Partie de chez sa mère à 14 ans, l’adolescente a parcouru le monde, de l’Australie où elle a emménagé avec 2000 euros en poche, au Portugal où elle a posé ses bagages plusieurs années. Au cours de ses voyages, elle a enchaîné les boulots précaires, ménage par-ci, job dans un “chicken shop” par-là, gardes d’enfants, et a appris en autodidacte à coder des sites internet. “Ça me plaisait beaucoup. Je n’avais pas de diplôme et l’univers des start-ups laissait de la place aux autodidactes. Je me suis formée toute seule en commençant un blog en Australie. Puis quelqu’un m’a demandé un site, je ne savais pas le faire mais j’avais besoin d’argent alors j’ai appris sur le tas. On parlait quand même de 3000 euros, c’était démesuré pour moi, à l’époque. Je ne pouvais pas refuser.” Elle finit par se mettre en couple avec un développeur qui l’aide à “gagner en compétence” et suit des cours à l’école de code féminine SheCodes pendant sa parenthèse lisboète. Si elle a développé elle-même la plateforme qui hébergeait Post-Partum, le documentaire, elle a finalement délégué la conception de on.suzane, trop technique et chronophage, à quelqu’un d’autre.
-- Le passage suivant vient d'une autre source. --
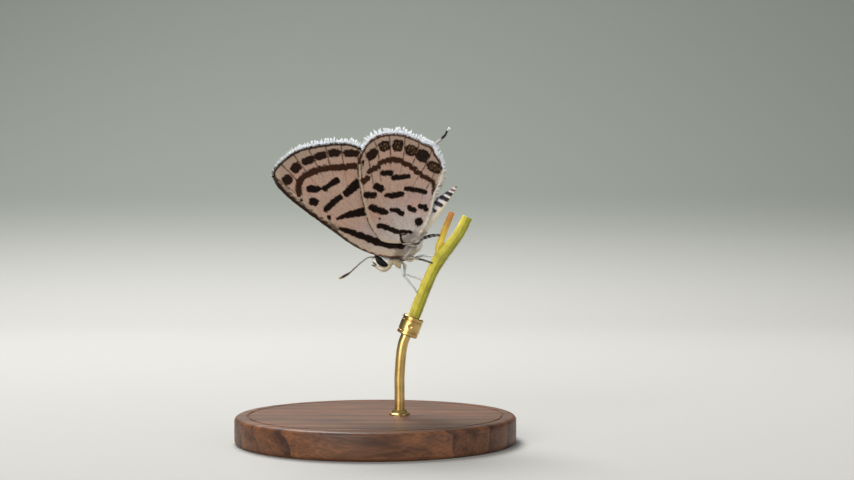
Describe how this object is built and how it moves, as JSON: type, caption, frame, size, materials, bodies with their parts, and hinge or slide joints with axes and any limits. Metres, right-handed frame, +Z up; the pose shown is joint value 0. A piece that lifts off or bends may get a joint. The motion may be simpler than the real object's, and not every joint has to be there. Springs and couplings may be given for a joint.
{
  "type": "butterfly",
  "caption": "Life-size still model of a small tailed butterfly at rest, wings closed over its back, head down on a cut stem held by a plain round display stand.",
  "frame": {"origin": "centre of the stand's base, on the surface it stands on", "axes": "+Z up; -Y towards the insect's left side, the side seen in the picture; the wings lie in the XZ plane with the head towards -X"},
  "size_m": [0.023, 0.023, 0.0257],
  "materials": {
    "wing_scales": "matte scales, pale warm grey with near-black marks",
    "dark_scales": "dark brown scales",
    "body_hair": "soft cream and white hair",
    "abdomen_scales": "pale scales with dark bars",
    "eye": "glossy black",
    "leg_scales": "pale scales, dark bands",
    "green_stem": "satin green plant skin",
    "base_wood": "satin oiled walnut",
    "rod_brass": "satin"
  },
  "bodies": {
    "root": {"head": "body_hair", "eye_left": "eye", "eye_right": "eye", "palp_left": "body_hair", "palp_right": "body_hair", "antenna_left": "dark_scales", "antenna_right": "dark_scales", "thorax": "body_hair", "abdomen": "abdomen_scales", "foreleg_left": "leg_scales", "foreleg_right": "leg_scales", "midleg_left": "leg_scales", "midleg_right": "leg_scales", "hindleg_left": "leg_scales", "hindleg_right": "leg_scales", "forewing_left": "wing_scales", "forewing_right": "wing_scales", "hindwing_left": "wing_scales", "hindwing_right": "wing_scales", "hindwing_tail_left": "dark_scales", "hindwing_tail_right": "dark_scales", "perch_stem": "green_stem", "perch_stalk": "green_stem", "stand_base": "base_wood", "stand_rod": "rod_brass", "stand_sleeve": "rod_brass"}
  },
  "joints": []
}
Après de longues années en (quasi) solitaire, Eve Simonet semble prête à transmettre le flambeau -la flamme, devrait-on écrire, vu la passion qui l’anime dans chacun de ses projets. Avec on.suzane, elle souhaite “donner l’opportunité à d’autres femmes de porter haut et fort des sujets féministes”. Des questions qui ne l’ont touchée que récemment, en devenant mère. “Avant la maternité, quand je pensais féminisme, je pensais Femen. C’était pas cool, il ne fallait pas être féministe, c’était une insulte. En devenant maman, en me rendant compte de toutes les oppressions que je vivais au quotidien, j’ai commencé à me livrer sur les réseaux sociaux, à parler avec d’autres femmes et à voir que ce n’était pas moi, le problème”, dit-elle. Son éveil féministe s’est accompagné d’une boulimie de lecture enclenchée avec Les Sentiments du Prince Charles de Liv Strömquist. “Je me suis mise à consommer toute la littérature possible et imaginable sur le sujet”, confesse-t-elle, avant d’analyser: “Mais j’ai surtout relu toute mon histoire avec les fameuses lunettes de féministe et ce fut un énorme choc. Cela a eu des impacts immenses sur ma vie, comme me séparer du père de mon fils, ou des gens toxiques autour de moi qui n’acceptaient pas cet éveil. Cela a pourtant été le plus beau moment d’éveil de ma vie”, s’émeut-elle. Avec plusieurs projets de documentaires sur le feu et un enfant en bas âge, Eve Simonet n’arrête jamais. Son énorme besoin d’action, qui est son moteur, lui fait multiplier les sauts dans l’inconnu, sans se laisser intimider par l’appréhension. “Même si je commence seulement à construire mon estime de moi, beaucoup de choses ne me font pas peur. En étant partie si jeune et en ayant fait toutes les conneries possibles, je me suis rendu compte qu’on ne mourait pas de se tromper et de tomber à terre.” Alors, autant viser la lune.